Exports becoming a U.S. wild card
With the United States’ negative trade balance narrowing to nearly half the amount that existed before the outbreak of the great financial recession, much of the credit is erroneously attributed to belt-tightening and cutbacks in crude oil imports.
Although the latter is a contributing factor, the major untold story relates to America’s exports that have doubled to more than $2 trillion annually while still expanding from less than half that amount a mere 10 years ago.
This has vaulted the U.S. from a global export also-ran to the world’s leading “Big Four” position along with China, Japan and Germany.
In terms of America’s trade imbalance being cut in half and it continuing to shrink further, there are two major factors in play here:
1.The lessened need of foreign oil. America’s fracking revolution has cut overall crude oil imports by five million barrels a day in the past decade, an amount that could approach the proverbial “zero” by 2020. If Canada and Mexico can be included in this category as partners in the North American Free Trade Authority, the energy independence vainly called for by President Nixon and his successors may be realized by the end of this decade.
2.However, less known and certainly less publicized is the inestimable role exports have played in liberating the U.S. economy from increasing dependence on foreign workshops and services. A leading factor in evolving America from its traditional role of generating the great bulk of its production toward domestic consumption (with the exception of World War II and the subsequent Marshall Plan) has been the upsurge of America’s unprecedented technological breakthroughs, the global superiority of America’s highly venerated brand names (supported by its exceptionally high-quality standards), its continued leadership and growth in the world’s armaments industry, and its globally leading agricultural sector that provides more of the world’s outward-bound food shipments than any other nation.
The return of manufactured goods previously transferred to foreign shores in the 1980s, 1990s and early 2000s due to major cost differences is only experiencing a minor shift back to the U.S. at this time. Whether this becomes torrential in the future is primarily dependent on the impact of converting national gas surpluses into LNG exports, the repeal of the 1973 oil embargo and a more hospitable support base for business and industry by federal and regional regulations that are increasingly business-unfriendly.
Whatever the outcome of these shifting factors brings in the future, it’s a certainty that both exports in general, as well as a shrinking trade deficit, will be substantially improved before the current decade celebrates its passing.
The future of oil
While OPEC, the once mighty hub of the world oil centrum, teeters on the verge of realignment and possible disintegration, the temporary decline in the demand of the black gold is bringing prices down.
It’s become axiomatic that current major components of the world’s daily oil thirst of 90 million daily barrels is dependent on the unquenchable demand of the two southeast Asian developing economic giants, China and India, comprising 37% of the world’s population.
China, especially, has become the gyrometer of world oil prices since it is not only the single most profuse daily generator of oil demand, but buys in bulk on the world market when it believes pricing is most auspicious.

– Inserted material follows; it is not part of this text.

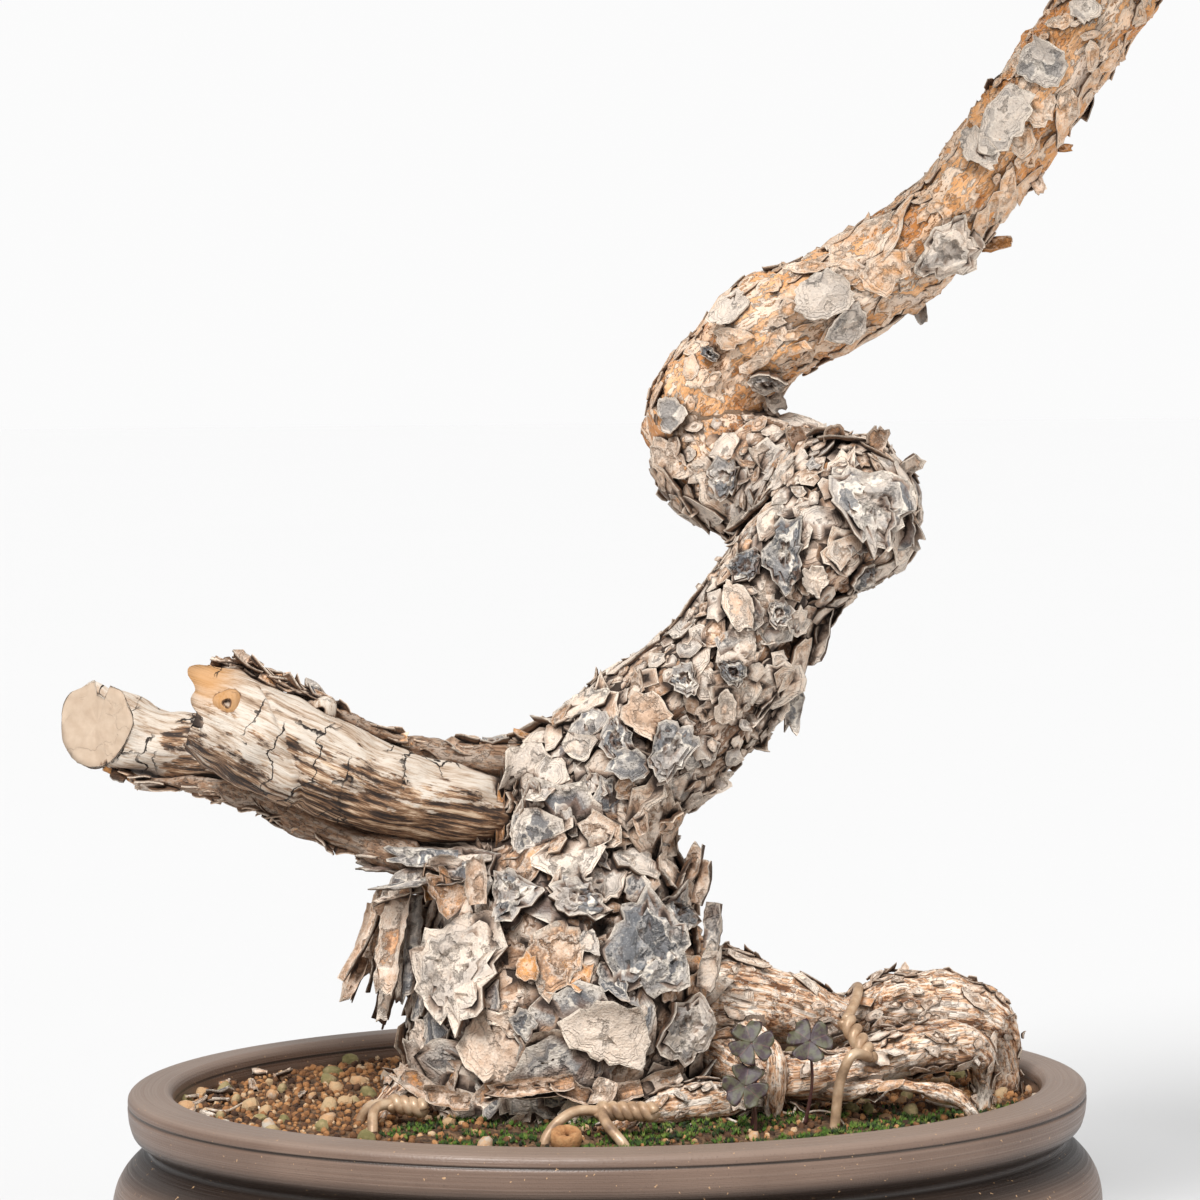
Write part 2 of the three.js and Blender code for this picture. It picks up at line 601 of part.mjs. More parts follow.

And since China is still the fastest growing world economy as it accelerates transition from an agrarian to a metropolitan economy by the hundreds of millions of its population the past two years alone, Beijing’s global oil buying power is a significant factor in Brent Crude global oil pricing.
If these periods of crude oil price depreciation linger for a lengthy period of time, they also can play havoc with deep-sea drilling, hydraulic fracturing, and long-term drawing-board plans to expand production, refining and distribution capabilities.
Unlike the more basic traditional excavation of oil still used in the Middle East (Saudi Arabia, Iraq, Iran and Kuwait, etc.) where oil production is cost-effective at more than $25 a barrel, the fracking extraction now comprising the bulk of U.S. oil production comes at much higher cost-effectives, approximating $85 to $90 a barrel.
If oil were again to drop to an unlikely level below $50 a barrel (like it did during the depths of the 2008-2010 recession), ongoing production would be severely affected and likely curbed.
Currently, world oil markets are experiencing their most severe turbulence in years as a combination of geopolitical changes, global demand shifts and temporary supply surpluses are negating the reality that global demand, recently stabilizing at less than 90 million barrels a day, is expected to increase to 120 million barrels a day by 2020. This is primarily driven by the sheer pace of population growth and accelerated economic development of southeast Asia, and to a lesser extent, population expansion in Africa and South America.
It is likely that even the predicted 2014-2015 moderate global economic growth predicted by the International Monetary Fund will be beset by major cutbacks in the heart of OPEC’s Mideast/north African segment with prices likely rising back above $100 for Brent crude and West Texas Intermediate alike.